EGYPTIAN. We have evidence of Egyptian work of drawn-work character or of ornamental net, 1000 B.C. In the excavations at Thebes and elsewhere we find nets used to bind the hair and nets for dress purposes, especially to cover the breasts of the women. Sometimes these nets are ornamented with beads or with porcelain deities, strung among the meshes.

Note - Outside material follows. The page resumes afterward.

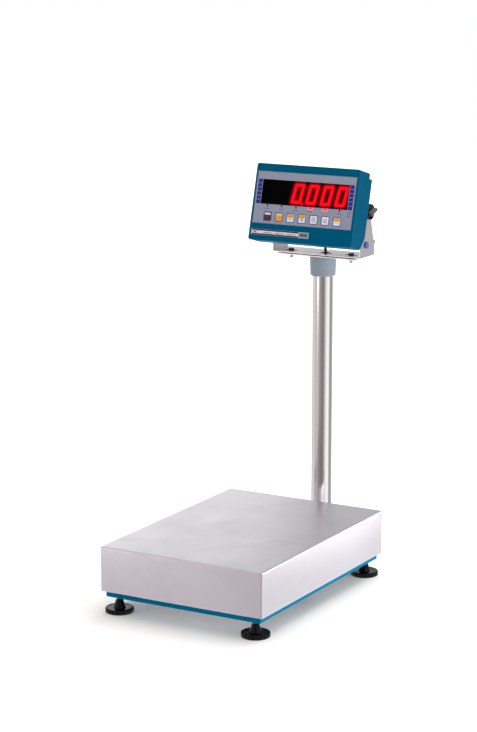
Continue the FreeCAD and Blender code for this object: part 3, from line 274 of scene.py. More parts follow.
def frame_band(centre, half, outer, inner):
    """Outlines of a rounded frame: each grows the half sizes and has a corner radius."""
    return tuple(rounded_outline(half[0] + grow, half[1] + grow, radius, 4, centre)
                 for grow, radius in (outer, inner))


def thin_frame(centre, half, radius):
    """Frame that is 0.7 mm wide inside its half sizes."""
    return frame_band(centre, half, (0, radius), (-0.0007, radius - 0.0004))


def quarter(radius, steps=5):
    """Inset and depth along a quarter circle, from the crest (inset = radius) to the side."""
    turn = np.linspace(0, math.pi / 2, steps + 1)
    return radius * (1 - np.sin(turn)), radius * (1 - np.cos(turn))


def arc(centre, radius, start, end, steps=5):
    """Points of an arc in a profile, angles in degrees from the outward direction."""
    angle = np.radians(np.linspace(start, end, steps + 1))
    return list(zip(centre[0] + radius * np.cos(angle), centre[1] + radius * np.sin(angle)))


def slab(low, high, corner, edge):
    """Rings of a slab across x and rise, thick along depth, with its front edge rounded."""
    centre, half = (low + high) / 2, (high - low) / 2
    insets, depths = quarter(edge)
    rings = []
    for inset, depth in zip(np.append(insets, 0), np.append(low[1] + depths, high[1])):
        rings += lay(rounded_outline(half[0] - inset, half[2] - inset, max(corner - inset, 1e-5),
                                     centre=centre[::2]), depth)
    return rings


def spin(profile, centre, count=96):
    """Rings of a profile of (radius, height) turned about an upright axis."""
    return [ring for radius, height in profile
            for ring in lay(disc_outline(centre, radius, count), height, axis=2)]


def weigh(mesh, name, values, domain="POINT"):
    """Give each point or edge of a mesh a value under a name."""
    layer = mesh.attributes.new(name, "FLOAT", domain)
    layer.data.foreach_set("value", np.asarray(values, np.float32))


def attach(piece, body, slot, *nodes):
    """Let a piece ride on a body, in place of CAD nodes; the slot is not used."""
    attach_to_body(piece, body)
    if nodes:
        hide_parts(*nodes)
    return piece


def eased_copy(name, node, edge, finish_name=None, outer_only=False, rim=0.0,
               leaned_frame=False):
    """Copy of a CAD node with merged vertices, joined flat faces and rounded edges.

    With outer_only, only edges on the skin of the node's box are rounded: both ends lie within
    the rim of the box's sides, across two axes or, in the leaned frame, across x or rise.
    """
    shape = bmesh.new()
    shape.from_mesh(NODES[node].data)
    bmesh.ops.remove_doubles(shape, verts=shape.verts, dist=2e-6)
    bmesh.ops.dissolve_limit(shape, angle_limit=math.radians(1.5), verts=shape.verts,
                             edges=shape.edges)
    mesh = bpy.data.meshes.new(name)
    shape.to_mesh(mesh)
    shape.free()
    mesh.materials.append(MATERIALS[finish_name or SLOT_OF[node]])
    mesh.polygons.foreach_set("material_index", [0] * len(mesh.polygons))
    mesh.polygons.foreach_set("use_smooth", [True] * len(mesh.polygons))
    mesh.set_sharp_from_angle(angle=CREASE)
    piece = in_scene(name, mesh)
    if edge:
        rounding = piece.modifiers.new("Rounding", "BEVEL")
        rounding.width = edge
        rounding.segments = 3
        rounding.use_clamp_overlap = outer_only
        rounding.limit_method = "WEIGHT" if outer_only else "ANGLE"
        rounding.angle_limit = CREASE
        rounding.miter_outer = "MITER_ARC"
        if outer_only:
            weigh_skin(mesh, rim, leaned_frame)
        evening = piece.modifiers.new("Even shading", "WEIGHTED_NORMAL")
        evening.keep_sharp = False
    return attach(piece, NODES[node]["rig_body"], SLOT_OF[node], node)


def weigh_skin(mesh, rim, leaned_frame):
    """Give a bevel weight of one to sharp edges on the skin of the mesh's box."""
    points = mesh_points(mesh)
    if leaned_frame:
        points = leaned(points)
    low, high = points.min(0), points.max(0)
    near = np.abs(points - (low + high) / 2) > (high - low) / 2 - max(rim, 1e-5)
    ends = np.zeros(len(mesh.edges) * 2, int)
    mesh.edges.foreach_get("vertices", ends)
    ends = ends.reshape(-1, 2)
    if leaned_frame:
        on_skin = (near[:, 0] | near[:, 2])[ends].all(1)
    else:
        on_skin = near[ends].all(1).sum(1) >= 2
    sharp = np.zeros(len(mesh.edges), bool)
    mesh.attributes["sharp_edge"].data.foreach_get("value", sharp)
    weigh(mesh, "bevel_weight_edge", sharp & on_skin, "EDGE")


def second_finish(piece, finish_name, chosen):
    """Give a second finish to the faces whose centre is chosen."""
    piece.data.materials.append(MATERIALS[finish_name])
    for face in piece.data.polygons:
        face.material_index = int(chosen(face.center))


def print_piece(name, shapes, front, finish_name, body="indicator", slot="overlay_film",
                bands=()):
    """Thin flat prints in one piece: outlines, and bands between pairs of outlines."""
    crest = front - bpy.context.scene.bench_sizes.print_height
    shells = [shell_of(to_row(lay(shape, front, crest))) for shape in shapes]
    shells += [shell_of(to_row(lay(outer, front, crest) + lay(inner, crest, front)), True)
               for outer, inner in bands]
    return attach(skin(name, shells, MATERIALS[finish_name], smooth=False), body, slot)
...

ELBERFELD. A town of the Rhenish province, Prussia, where considerable lace is made

EMBROIDERY. The application of a pattern upon a background by stitching or needlework. Sometimes the background is made of soluble texture and when removed by chemical means the embroidery becomes a lace. See Plauen Lace. See Burnt Lace. The invention of the Schiffli machine revolutionized the embroidery industry and gave a close imitation of hand work. The Schiffli machine produces a stitch similar to that of the shuttle sewing machine, and if the work is raised it is raised but very little. You can always distinguish the shuttle thread on the reverse of the goods. The hand machine, however, absolutely simulates hand-embroidery, the only difference being that the machine-work shows every repeated detail identically alike because of the mechanical reproduction. The machine work and Schiffli work, moreover, cannot produce so clearly defined and so highly raised a pattern as in hand work. In all kinds of mechanical embroidery, the stitches run up or down or sideways or diagonally, just as in hand work.

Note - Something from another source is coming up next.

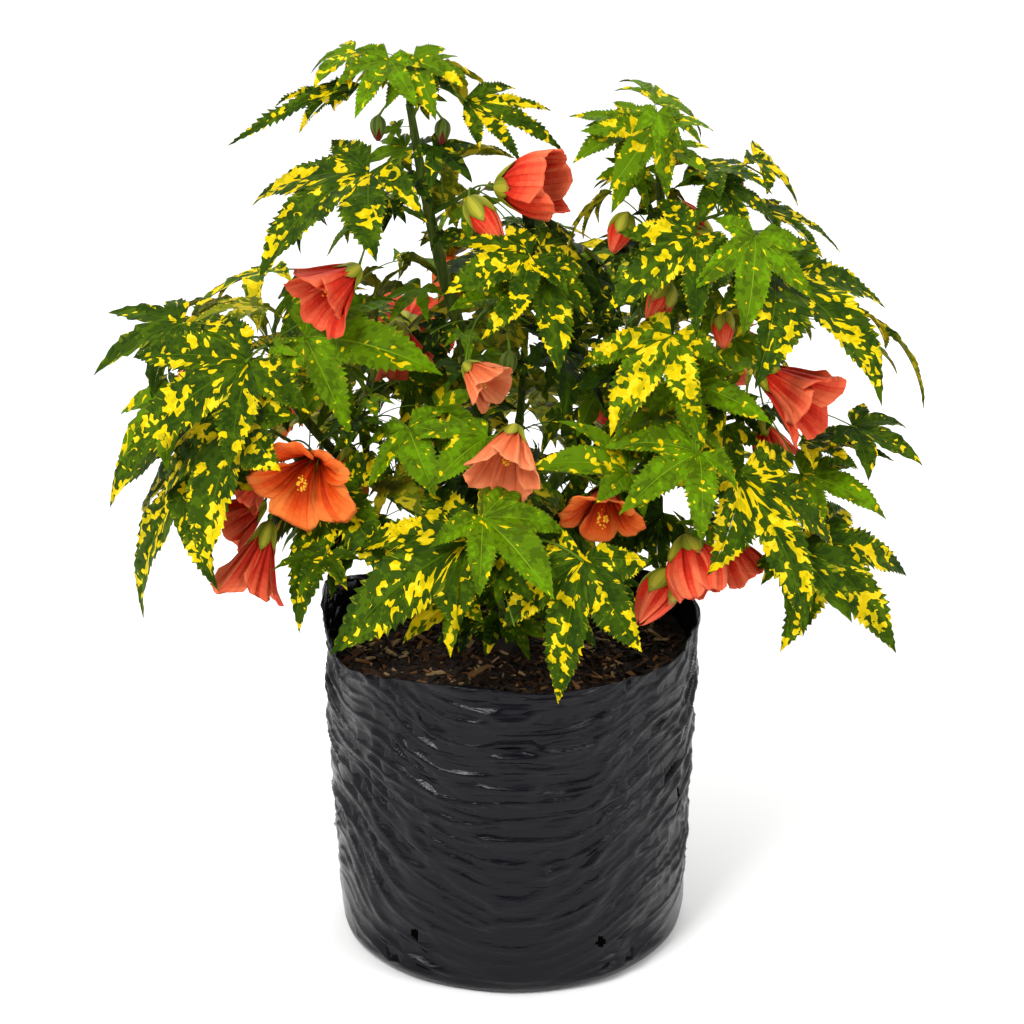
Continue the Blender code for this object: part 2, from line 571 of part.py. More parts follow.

ENTOQUIIXE. French term to denote shell-shaped lace trimming.

ENGLISH LACES. In England many kinds of bobbin laces were made, including tape laces. The Flemish influence was strong. Plaited laces were made here as well as reticellas. As early as the Fifteenth Century cut-work and drawn-work were undertaken and in the Seventeenth Century the refugees who fled to England introduced the Flemish methods. Needlepoint work was made here, but especially strong were the bobbin laces. Devonshire, Bedfordshire, Buckinghamshire and Northamptonshire were conspicuous centers and English Lille, Valenciennes, Brussels and Maltese were all produced. In Middlesex white blondes were made and in Dorsetshire beautiful examples were produced both at Blandford and Lyme Regis. Point d'Angleterre was an early type and Honiton was a well-developed example following the Duchesse style.

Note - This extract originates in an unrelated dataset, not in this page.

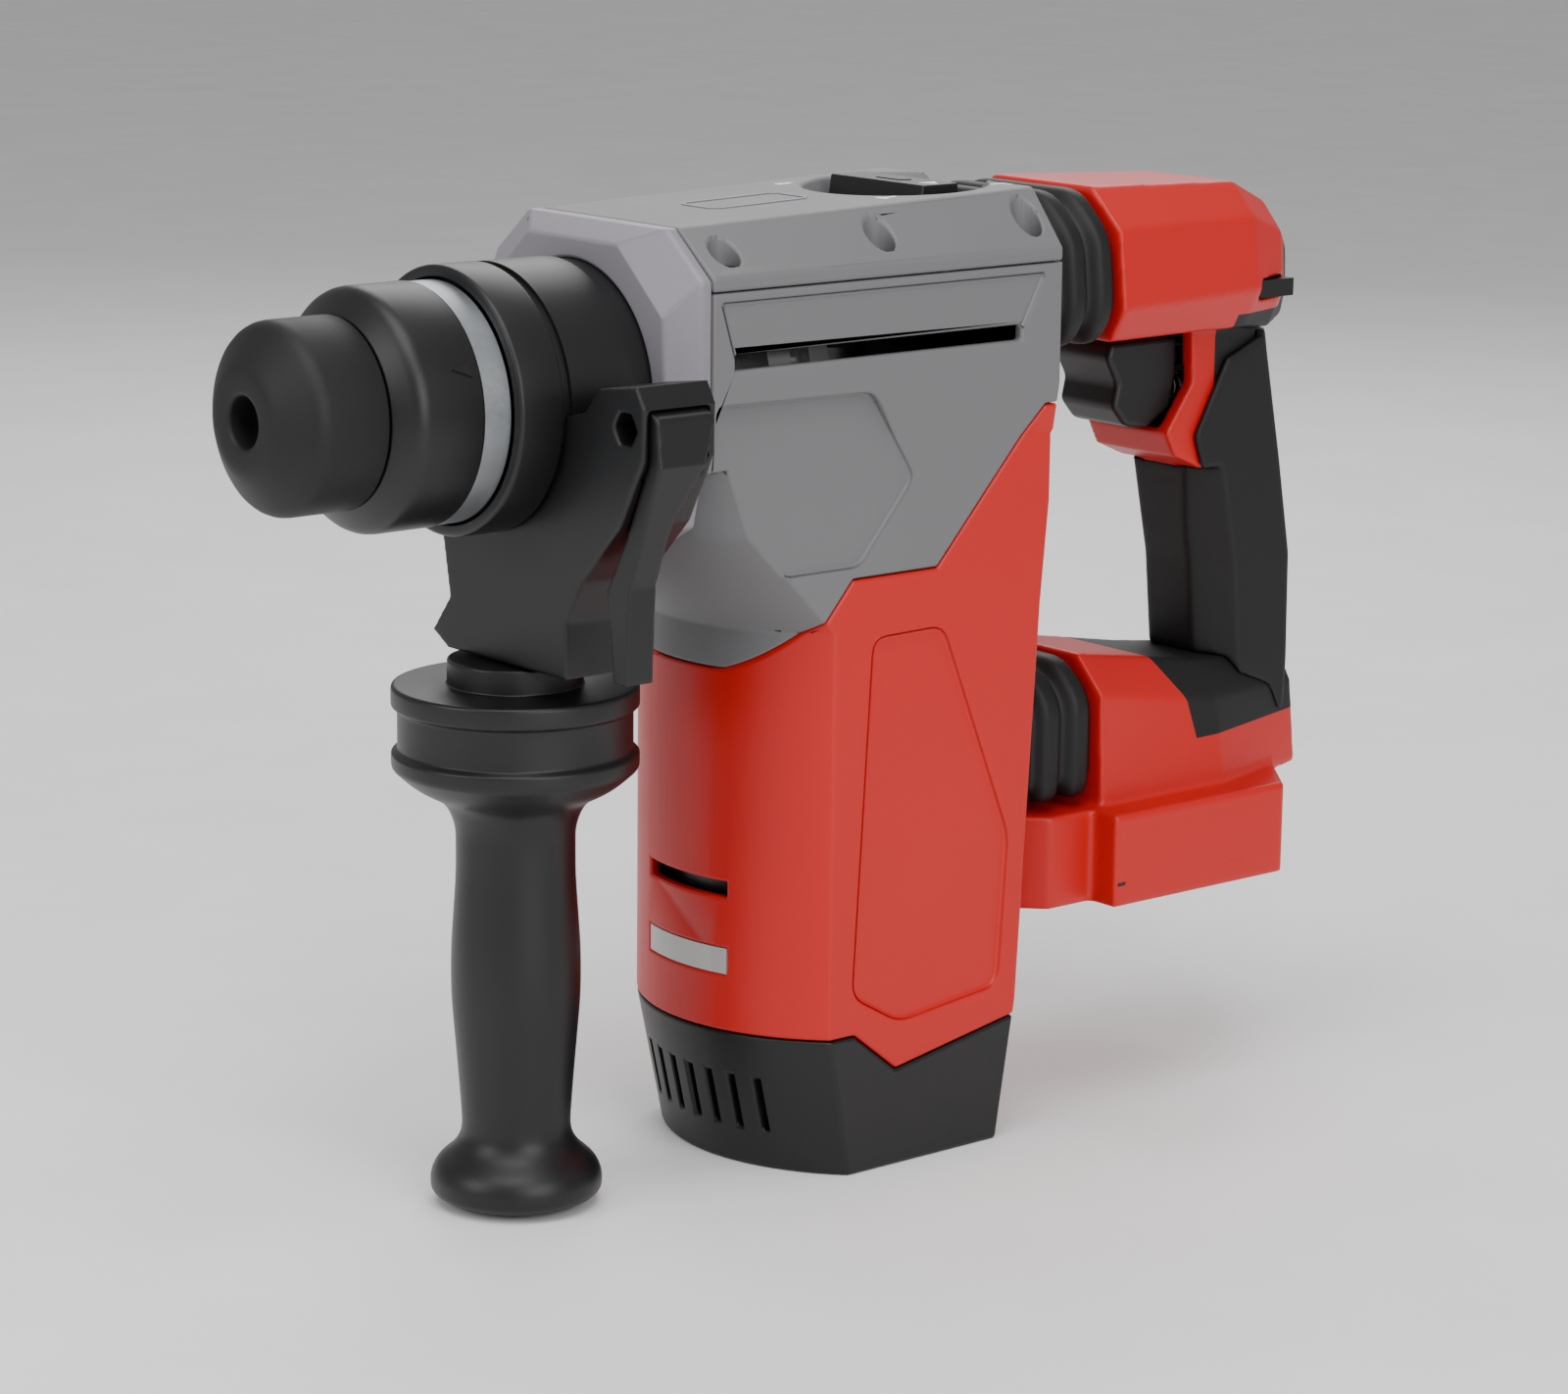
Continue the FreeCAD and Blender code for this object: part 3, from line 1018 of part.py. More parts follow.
def side_grip():
    grip = turned("side_grip", [
        ("clamp_stud_radius + running", "-63.2"), ("grip_ring_radius", "-63.2"),
        ("grip_ring_radius", "disc_top_z"),
        ("disc_radius", "disc_top_z"), ("disc_radius", "disc_top_z - 5"),
        ("disc_waist_radius", "disc_top_z - 6"),
        ("disc_waist_radius", "disc_top_z - 15.5"), ("disc_radius", "disc_top_z - 16.5"),
        ("disc_radius", "disc_bottom_z + 1.5"), ("disc_radius - 5", "disc_bottom_z - 3"),
        ("17", "disc_bottom_z - 7"),
        ("14.4", "-104"), ("14.4", "-116"), ("grip_belly_radius", "-135"), ("grip_belly_radius", "-146"),
        ("14", "-166"), ("13", "-180"), ("15", "-184"), ("knob_radius - 1.5", "-187.8"),
        ("knob_radius", "-191"),
        ("knob_radius", "-195"), ("knob_radius - 4", "grip_end_z + 0.8"),
        ("knob_radius - 9", "grip_end_z"), ("0", "grip_end_z"),
        ("0", "-121"), ("clamp_stud_radius + running", "-121")], "V_Axis")
    placed(grip, "clamp_x")


def controller_board():
    x = size.sole_rear_x + size.wall + 2.3
    made("controller_board", box(x, x + 1.6, -26.0, 26.0, -192.1, -164.5))


dust_cap()
locking_sleeve()
tool_holder()
sleeve_spring()
collar_and_neck()
hammer_cylinder()
piston_and_rod()
crankshaft()
gear_train()
bevel_ring()
gearbox_frame()
motor()
housings()
front_housing()
housing_screws()
mode_dial()
handle_shells()
grip_overmould()
trigger_group()
dampers()
handle_bellows()
clamp_body()
depth_lever()
clamp_band()
side_grip()
controller_board()
doc.recompute()

for item in doc.Objects:
    if "Invalid" in item.State or "Error" in item.State:
        raise RuntimeError("failed: " + item.Label)
for node in nodes:
    if node.Shape.isNull() or not node.Shape.isValid() or not node.Shape.Solids:
        raise RuntimeError("bad shape: " + node.Label)

os.makedirs("parts", exist_ok=True)
for node in nodes:
    node.Shape.exportStep("parts/%s.step" % node.Label)
    print(node.Label, len(node.Shape.Solids), round(node.Shape.Volume, 1))
print(len(nodes), "nodes")
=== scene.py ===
import json
import math

import bmesh
import bpy
from mathutils import Matrix, Vector


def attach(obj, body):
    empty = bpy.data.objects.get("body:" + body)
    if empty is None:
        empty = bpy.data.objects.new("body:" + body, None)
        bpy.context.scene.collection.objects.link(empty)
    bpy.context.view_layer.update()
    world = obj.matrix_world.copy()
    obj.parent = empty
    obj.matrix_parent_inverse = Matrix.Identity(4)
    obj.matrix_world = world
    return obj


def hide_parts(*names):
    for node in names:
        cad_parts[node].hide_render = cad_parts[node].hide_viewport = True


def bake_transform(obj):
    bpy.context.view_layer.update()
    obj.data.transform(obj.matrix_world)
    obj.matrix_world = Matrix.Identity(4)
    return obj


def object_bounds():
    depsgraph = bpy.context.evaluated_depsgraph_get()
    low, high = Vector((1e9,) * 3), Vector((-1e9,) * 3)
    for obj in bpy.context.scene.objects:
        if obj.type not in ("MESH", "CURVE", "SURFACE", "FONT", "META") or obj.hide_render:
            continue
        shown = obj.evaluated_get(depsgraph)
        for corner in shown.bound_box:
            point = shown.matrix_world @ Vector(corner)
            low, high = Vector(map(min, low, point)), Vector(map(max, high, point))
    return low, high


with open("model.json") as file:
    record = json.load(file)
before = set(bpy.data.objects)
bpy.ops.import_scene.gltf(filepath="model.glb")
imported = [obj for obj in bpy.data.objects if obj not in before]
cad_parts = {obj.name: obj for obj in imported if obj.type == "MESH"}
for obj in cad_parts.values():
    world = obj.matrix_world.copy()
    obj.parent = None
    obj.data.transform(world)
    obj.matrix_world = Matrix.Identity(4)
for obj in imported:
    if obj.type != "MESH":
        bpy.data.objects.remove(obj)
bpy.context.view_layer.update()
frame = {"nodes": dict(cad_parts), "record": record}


# The camera stands in front of the tool's left side, a little above the bit, with a long lens.
CAMERA_PLACE = (0.54988, 0.83804, 0.15758)
CAMERA_TURN, CAMERA_RISE, CAMERA_ROLL = (math.radians(angle) for angle in (50.084, 12.472, 0.639))
back = Vector((math.cos(CAMERA_TURN) * math.cos(CAMERA_RISE), math.sin(CAMERA_TURN) * math.cos(CAMERA_RISE),
               math.sin(CAMERA_RISE)))
level = (-back).cross(Vector((0, 0, 1))).normalized()
upright = level.cross(-back)
right = level * math.cos(CAMERA_ROLL) + upright * math.sin(CAMERA_ROLL)
upward = upright * math.cos(CAMERA_ROLL) - level * math.sin(CAMERA_ROLL)
PICTURE_WIDTH, FOCAL_LENGTH = 1600, 4559.17  # in pixels of the picture
SENSOR_WIDTH = 36.0
lens = bpy.data.cameras.new("studio_camera")
lens.sensor_width = SENSOR_WIDTH
lens.lens = FOCAL_LENGTH / PICTURE_WIDTH * SENSOR_WIDTH
lens.clip_start, lens.clip_end = 0.05, 20.0
camera = bpy.data.objects.new("studio_camera", lens)
turn = Matrix((right, upward, back)).transposed().to_4x4()
camera.matrix_world = Matrix.Translation(CAMERA_PLACE) @ turn
bpy.context.scene.collection.objects.link(camera)
bpy.context.scene.camera = camera


# Dust cap. A soft rubber nose that seals the bit's shank, snapped on the end of the tool holder.
class Signal:
    """A shader socket that Python arithmetic can be written with."""

    def __init__(self, tree, socket):
        self.tree = tree
        self.socket = socket

    def maths(self, operation, *values):
        node = self.tree.nodes.new("ShaderNodeMath")
        node.operation = operation
        for plug, value in zip(node.inputs, values):
            feed(self.tree, plug, value)
        return Signal(self.tree, node.outputs[0])

    def __add__(self, other):
        return self.maths("ADD", self, other)

    def __radd__(self, other):
        return self.maths("ADD", other, self)

    def __sub__(self, other):
        return self.maths("SUBTRACT", self, other)

    def __rsub__(self, other):
        return self.maths("SUBTRACT", other, self)

    def __mul__(self, other):
        return self.maths("MULTIPLY", self, other)

    def __rmul__(self, other):
        return self.maths("MULTIPLY", other, self)

    def above(self, limit):
        return self.maths("GREATER_THAN", self, limit)

    def below(self, limit):
        return self.maths("LESS_THAN", self, limit)

    def larger(self, other):
        return self.maths("MAXIMUM", self, other)


def feed(tree, plug, value):
    """Links a signal to a socket, or sets the socket to a plain value."""
    if isinstance(value, Signal):
        tree.links.new(value.socket, plug)
    elif hasattr(plug.default_value, "__len__") and len(plug.default_value) == 4 and len(value) == 3:
        plug.default_value = (*value, 1.0)
    else:
        plug.default_value = value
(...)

ENGLISH POINT. Any English made lace that is needlepoint. Also a lace combining bobbin and needle-point known as Point d'Angleterre. This lace shows the groundwork of the bobbin, the pattern, however, being often undertaken in needle-point. Sometimes there are raised ribs on the leaves and other parts of the design, but this effect is often produced by twisting and plaiting. While it is thought that much of this work was brought over from Belgium, it has been so long associated with the English that it is fair to give them credit for having introduced it. It became popular in Europe, especially in Paris, where it was often called Brussels lace. The method was to make the design details first, joining them afterwards with the woven

ENGRELURE. (Fr.) Narrow edging sewed to lace so as to attach it without injury to a garment. Also called heading,

ENTOILAGE. (Fr.) Plain mesh, ground or galloon.

ENTREDEUX. (Fr.) Term for insertion, whether lace or embroidery.

ERZEGEBIRGE. District between Saxony and Bohemia in which many laces are made.

ESCURIAL. A modern lace in imitation of Rose Point, the patterns, however, being outlined with a lustrous thread.

ESPAGNE, POINT D'. Heavy lace of Spain, Sixteenth Century. Sometimes plaited.

ETERNELLE. Torchon of very open mesh, so strongly made that it is sometimes called eternelle.

EVENTAU. (Fr.) Fan-shaped lace trimming, plaited at the top and hanging so that it "fans" or flares at the bottom edge.